Interesting thread. "inverted iamb" is I think a valid metrical idea -- & Steele discusses it (in "All's the Fun"), not using that name, in terms of compound words crossing metrical foot boundaries, as I recall, so it's not like Mezey was making it up. Mezey's example:
Like stormclouds in a troubled sky
has a compound word crossing between the 1st & 2nd feet. Disyllabic compounds are idiomatically stressed on the first syllable, forcing the second syllable into an unstressed position, hence the "inverted iamb" in the 2nd foot. Compare:
Like dark clouds in a troubled sky.
Adjective-noun combinations do not have the idiomatic stress pattern of compounds (& that is precisely how compounds are differentiated, verbally, from adjective-noun combinations), & so the 2nd foot here is a trochee.

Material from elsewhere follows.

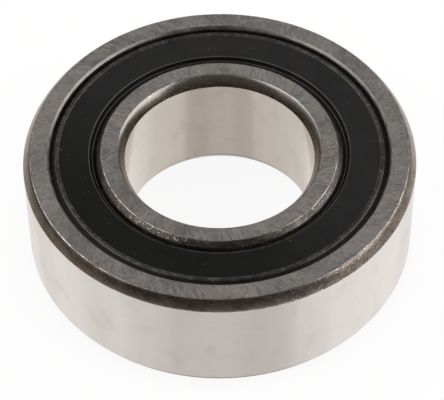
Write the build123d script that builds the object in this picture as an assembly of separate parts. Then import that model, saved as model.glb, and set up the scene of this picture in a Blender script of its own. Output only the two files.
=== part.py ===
from build123d import *
from math import cos, hypot, pi, sin, sqrt
import os

# Sealed double row self-aligning ball bearing, all lengths in millimetres.
# It lies flat: its axis is Z, its middle plane is Z = 0 and its front side is up.
# Outlines are drawn as (radius, height) points and turned about Z.

# Boundary sizes
bore_dia = 30.0
outside_dia = 62.0
bearing_width = 20.0

# Corners where the ground faces of the rings end: slightly bulged, left unground
outer_corner_radial = 1.2
outer_corner_axial = 1.7
bore_corner_radial = 1.2
bore_corner_axial = 1.8
corner_bulge = 0.12

# Balls
ball_dia = 7.938
balls_per_row = 14
ball_clearance = 0.02

# Outer ring: shoulder that the seal rests on, groove for the seal, lip outside it
shoulder_width = 1.0
seal_groove_depth = 1.35
seal_groove_width = 1.15
lip_width = 0.95
lip_depth = 0.95
lip_edge = 0.35

# Inner ring: groove radius over ball radius, rib between the rows, land for the seal
groove_conformity = 1.04
rib_height = 1.17
land_height = 0.44
land_corner_radial = 0.82
land_corner_axial = 0.75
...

As Mezey says, it's the distinction between "stress" and "accent" or however you want to put it that confuses people -- because, while they usually more or less coincide, they don't always, & then it's hard to explain what exactly the difference is. An obvious application of the distinction is to the question of whether or not there is such a thing as a spondee in English poetry -- as came up recently in Albert Geiser's thread in DE. Here's an IP line from Shakespeare:
That age, ache, penury, and imprisonment
Certainly the 3 syllables "age, ache, pen" receive equally strong speech stress. It would not make much sense to "save the iamb" in the second foot by claiming that "ache" is stressed ever so slightly less than "pen." So you have a choice: either treat the second foot as a spondee, or differentiate between speech stress & metrical accent. Either there are 6 accents in this pentameter line, or the second foot is an iamb, not a spondee, in that it falls into the iambic rhythm of the line.
Metrical theory seems simple at first but it can get very subtle very quickly, & Mezey was wonderful with the subtleties. He knew what he was talking about. I think he's sworn off Eratosphere, though, because of some political thread some time ago -- too bad!